Алексей Толстой, как Иоанн Дамаскин, герой его поэмы, был, несомненно, искренний иконодул искусства, и наиболее ненавистны и непонятны были для него иконокласты, «икон истребители», самодовольные в своей материалистической трезвости. Он не считал песнопения грехом, не видел в нем «прелести». Без икон красоты, без этого красного угла эстетики, не мила ему была самая храмина жизни. Там, где беззвучно, где нет песни, – там для него небо не защита, не свод, а тягость и оно «усталую землю гнетет». Он верил в предсуществование искусства. Мир предстоял ему как художественное произведение, которое чуткие поэты и музыканты выявляют, подобно тому как «над пламенем грамоты тайной бесцветные строки вдруг выступают». Мир талантлив. Он звучит музыкой, переливается красками, в нем реют слова, и это он нашептывает темы для земных творцов. Когда Бетховен слагал свой марш похоронный, он не из себя брал «этот ряд раздирающих сердце аккордов, плач неутешной души над погибшей великою мыслью, рушенье светлых миров в безнадежную бездну хаоса», —
Если так, то в искусстве – истина, и красота не украшение, а сама сущность бытия, его имманентная природа; если так, икона, образ – это благодатная необходимость, которой всякий раз и поклоняется «наш мир удивленный». Толстой больше всего привлекателен этой способностью удивления перед мировой и человеческой иконой, в особенности если она – старинная, издавна чтимая, если она напоминает изысканные, выцветшие тона гобелена, как прекрасные терцины его «Дракона».

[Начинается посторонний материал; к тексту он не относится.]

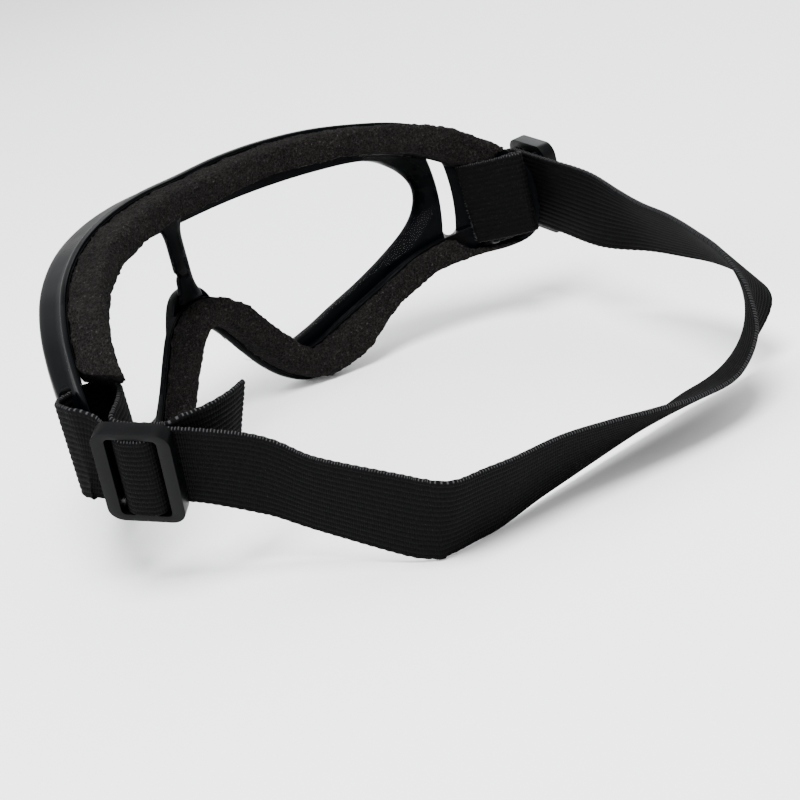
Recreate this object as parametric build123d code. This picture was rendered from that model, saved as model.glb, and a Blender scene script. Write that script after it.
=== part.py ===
from build123d import *
import math
import os

# Safety goggles: a wraparound one-piece frame with a single clear lens, face foam, an elastic
# head strap and two strap slides.  Millimetres.
# X is the wearer's left, Y runs back towards the wearer's head, Z is up.

# ---- frame ----
FRONT_RADIUS = 92.0        # vertical cylinder that the front of the lens and frame follow
BROW_RADIUS = 103.0        # vertical cylinder of the frame's rear face along the brow and wings
BROW_APEX_Y = 12.2         # depth of the frame at the middle of the brow
NOSE_RADIUS = 75.0         # the rear face is cut back further over the nose and cheeks
NOSE_APEX_Y = 5.0
NOSE_CUT_TOP = 44.0        # height below which the nose cut applies
RIM_RADIUS = 100.0         # vertical cylinder of the side wall's front edge at the wings
RIM_APEX_Y = 0.3
PANEL_THICKNESS = 3.6      # front panel that holds the lens
WALL_THICKNESS = 2.4       # side wall between the front panel and the rear flange
FLANGE_THICKNESS = 2.0     # rear flange that the foam is bonded to
BODY_INSET = 1.5           # the side wall stands this far inside the flange's edge
BAR_WIDTH = 6.0            # centre bar behind the lens
BAR_DEPTH = 2.0
REST_FLAT_HEIGHT = 0.5     # the cheek lobes are cut flat at this height, to stand on

# Half of the frame's outline seen from the front, from the brow round the wing to the nose arch.
FRAME_OUTLINE = [
    (0, 70), (15, 70.3), (30, 69.8), (45, 68.1), (60, 64.5), (68, 61), (75, 56.8), (79, 53),
    (82, 49.5), (84.5, 46), (86, 41.5), (86.4, 36), (86.2, 28.5), (84.6, 23.2), (80.5, 21),
    (74, 20.6), (66, 19.3), (60, 17), (54, 13.5), (48, 9), (42, 4.5), (36, 1.5), (31, 0.2),
    (27, 1.2), (22, 4.5),
    (17, 9.5), (12, 16), (8, 21.5), (4, 25.8), (0, 27),
]
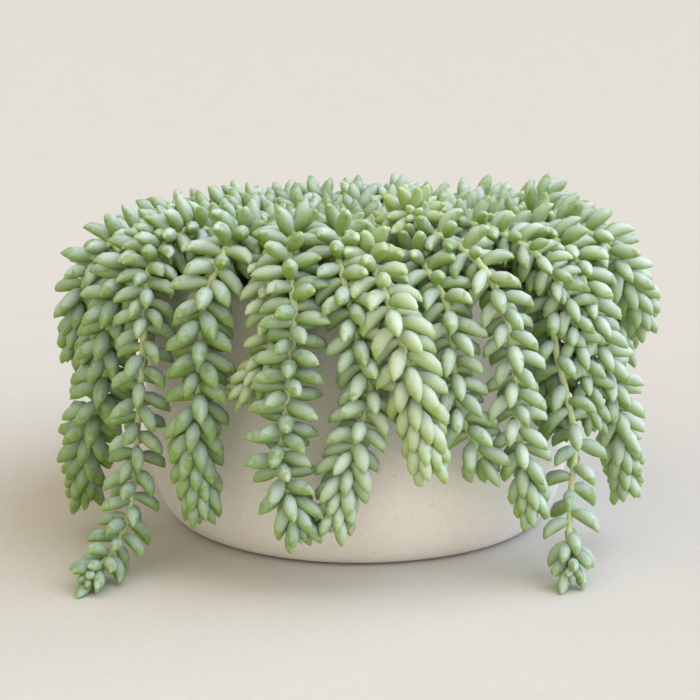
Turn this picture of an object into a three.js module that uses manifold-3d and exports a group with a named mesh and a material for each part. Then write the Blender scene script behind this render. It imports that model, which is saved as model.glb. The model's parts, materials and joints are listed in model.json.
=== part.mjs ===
// A burro's tail succulent in a low round stoneware pot, in millimetres with +Z up.
// The origin is the centre of the pot's foot, and the plant's front faces -Y.
// Each leafy stem is one solid: a slim stem with plump spindle leaves fused to it.
import * as THREE from "three";
import { mergeVertices } from "three/addons/utils/BufferGeometryUtils.js";
import Module from "manifold-3d";

// Driving dimensions of the pot
const POT_RADIUS = 150;
const POT_HEIGHT = 180;
const POT_WALL = 9;
const POT_FLOOR = 12;
const FOOT_RADIUS = 110;
const FOOT_HEIGHT = 1.2;
const CORNER_WIDTH = 26;
const CORNER_HEIGHT = 72;
const CORNER_STEPS = 4;
const LIP = 3;
const ROUND_SIDES = 32;

// Driving dimensions of the soil and of the holes that the stems stand in
const SOIL_TOP = 164;
const ROOT_DEPTH = 14;
const UPRIGHT_HEIGHTS = [-ROOT_DEPTH, 0, 14, 22];
const GAP = 0.3;
const WELD = 1e-4;

// Driving dimensions of a stem and its leaves
const STEM_RADIUS = 2.8;
const STEM_SIDES = 3;
const STEM_STEP = 27;
const BARE_FOOT = 33;
const LAST_ROOT = 4;
const LEAF_LENGTH = 21;
const LEAF_RADIUS = 6.6;
const LEAF_BELLY = 0.5;
const LEAF_CURL = 0.2;
const LEAF_SIDES = 3;
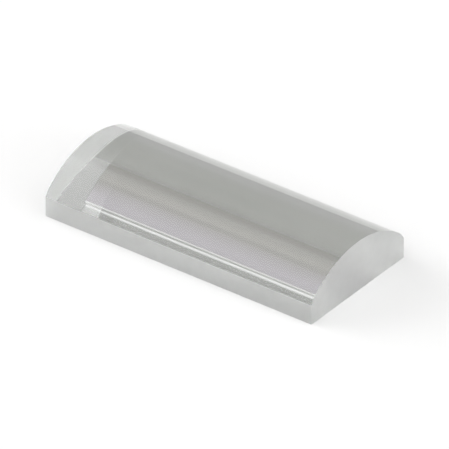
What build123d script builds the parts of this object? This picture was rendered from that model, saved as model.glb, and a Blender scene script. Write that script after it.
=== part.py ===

Но он как-то слишком помнил о себе, что был певцом, «державшим стяг во имя красоты», говорил это не раз и, главное, сам был иконописец не из первых и великих. Скоро замечаешь рамки его ограниченного дарования; часто его стихи отравлены вялой прозой и рассудочностью; еще чаще он выступает как поэт эффекта, как любитель бенгальских огней. Он не мастер, не учитель – он редко подымается над уровнем ученика. Ближе ему отзвуки, чем звуки, и больше следует он за чужим вдохновением. Какой-то посредник стоит упорно между ним и самою поэзией и делает из его произведений нечто воспроизведенное. Алексей Толстой вторичен. И большинство его страниц, там особенно, где он не отдается лирике, написаны на тему.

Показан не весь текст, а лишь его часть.